The entire salesforce.com implementation took less than three months, including the integration with SAP and SAS.

"Whenever [salesforce.com] upgrade, we get that upgrade simultaneously," he says, "and these Web integration links seem backwards compatible" so Esker doesn't need to rework the integration.

"Salesforce.com is becoming the central view into all our systems," he adds.

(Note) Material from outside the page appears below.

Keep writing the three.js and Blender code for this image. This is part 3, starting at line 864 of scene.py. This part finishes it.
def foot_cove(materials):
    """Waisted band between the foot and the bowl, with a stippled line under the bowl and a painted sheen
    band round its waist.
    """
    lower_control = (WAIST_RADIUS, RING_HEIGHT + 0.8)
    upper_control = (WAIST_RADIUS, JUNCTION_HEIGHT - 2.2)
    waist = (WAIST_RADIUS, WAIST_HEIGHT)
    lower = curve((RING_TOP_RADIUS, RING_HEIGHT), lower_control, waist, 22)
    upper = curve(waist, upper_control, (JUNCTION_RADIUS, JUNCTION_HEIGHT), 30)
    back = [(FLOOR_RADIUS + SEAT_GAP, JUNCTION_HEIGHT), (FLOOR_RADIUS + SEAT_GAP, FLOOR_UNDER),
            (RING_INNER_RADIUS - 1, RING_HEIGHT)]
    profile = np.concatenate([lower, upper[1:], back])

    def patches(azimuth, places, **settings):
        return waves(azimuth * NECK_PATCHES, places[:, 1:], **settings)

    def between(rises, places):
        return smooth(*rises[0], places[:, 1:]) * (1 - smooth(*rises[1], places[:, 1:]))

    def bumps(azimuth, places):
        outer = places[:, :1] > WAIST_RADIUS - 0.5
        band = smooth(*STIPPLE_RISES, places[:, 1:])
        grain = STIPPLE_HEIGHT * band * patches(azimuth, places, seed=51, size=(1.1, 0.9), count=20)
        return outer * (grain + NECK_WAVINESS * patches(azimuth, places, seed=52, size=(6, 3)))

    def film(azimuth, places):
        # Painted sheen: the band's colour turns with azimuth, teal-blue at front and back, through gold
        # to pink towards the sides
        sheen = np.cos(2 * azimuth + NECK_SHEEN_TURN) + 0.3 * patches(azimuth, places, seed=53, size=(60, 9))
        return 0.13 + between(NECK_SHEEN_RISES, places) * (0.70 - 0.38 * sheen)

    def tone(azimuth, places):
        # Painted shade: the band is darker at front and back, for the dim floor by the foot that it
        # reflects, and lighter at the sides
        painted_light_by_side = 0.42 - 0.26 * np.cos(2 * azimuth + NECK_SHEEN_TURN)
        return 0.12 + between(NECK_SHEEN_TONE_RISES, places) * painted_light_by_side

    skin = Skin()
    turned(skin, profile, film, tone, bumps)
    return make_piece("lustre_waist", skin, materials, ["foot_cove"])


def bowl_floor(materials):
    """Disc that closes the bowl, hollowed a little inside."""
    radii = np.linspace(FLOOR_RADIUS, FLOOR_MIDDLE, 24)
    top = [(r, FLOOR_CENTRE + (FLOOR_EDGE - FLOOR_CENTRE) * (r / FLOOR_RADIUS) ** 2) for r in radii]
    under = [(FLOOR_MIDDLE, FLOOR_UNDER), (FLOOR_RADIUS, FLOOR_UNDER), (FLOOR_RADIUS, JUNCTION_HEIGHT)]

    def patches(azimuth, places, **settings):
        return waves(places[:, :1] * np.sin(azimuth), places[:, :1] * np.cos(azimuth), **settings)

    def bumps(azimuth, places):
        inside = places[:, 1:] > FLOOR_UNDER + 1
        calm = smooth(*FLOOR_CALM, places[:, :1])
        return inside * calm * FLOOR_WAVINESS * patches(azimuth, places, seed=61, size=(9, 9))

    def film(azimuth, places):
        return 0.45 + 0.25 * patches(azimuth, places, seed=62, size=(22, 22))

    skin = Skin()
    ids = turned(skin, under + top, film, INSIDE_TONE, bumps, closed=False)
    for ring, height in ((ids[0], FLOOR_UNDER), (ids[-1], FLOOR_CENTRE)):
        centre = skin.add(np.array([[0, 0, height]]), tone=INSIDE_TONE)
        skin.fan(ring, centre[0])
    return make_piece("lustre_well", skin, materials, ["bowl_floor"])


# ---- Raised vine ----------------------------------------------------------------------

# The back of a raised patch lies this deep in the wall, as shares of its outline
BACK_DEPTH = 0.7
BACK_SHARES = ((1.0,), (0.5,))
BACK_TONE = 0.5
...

Esker has experienced some version-of-the-truth problems, as data from a variety of sources including spreadsheets flows into the data warehouse. "From a user's perspective, that's been a bit of a problem," he says. In most countries, Esker sells through resellers and customer information is captured by SAS when end-users register their software to receive the activation code. Around 90 percent of Australian sales are direct and licence keys are shipped with the product, so "from an Australian perspective, salesforce.com is the cleanest data." In some cases, less accurate data is being pushed from the data warehouse into the CRM system. "It's not so much of a problem for the other subsidiaries, says Elkington, and "in France, I know their best system is SAS."

In future, Web integration will be used to create new SAS records based on customer data from salesforce.com, and then SAS will create the licence key. This will help ensure consistency of data. "salesforce.com is becoming the central view into all our systems," says Elkington.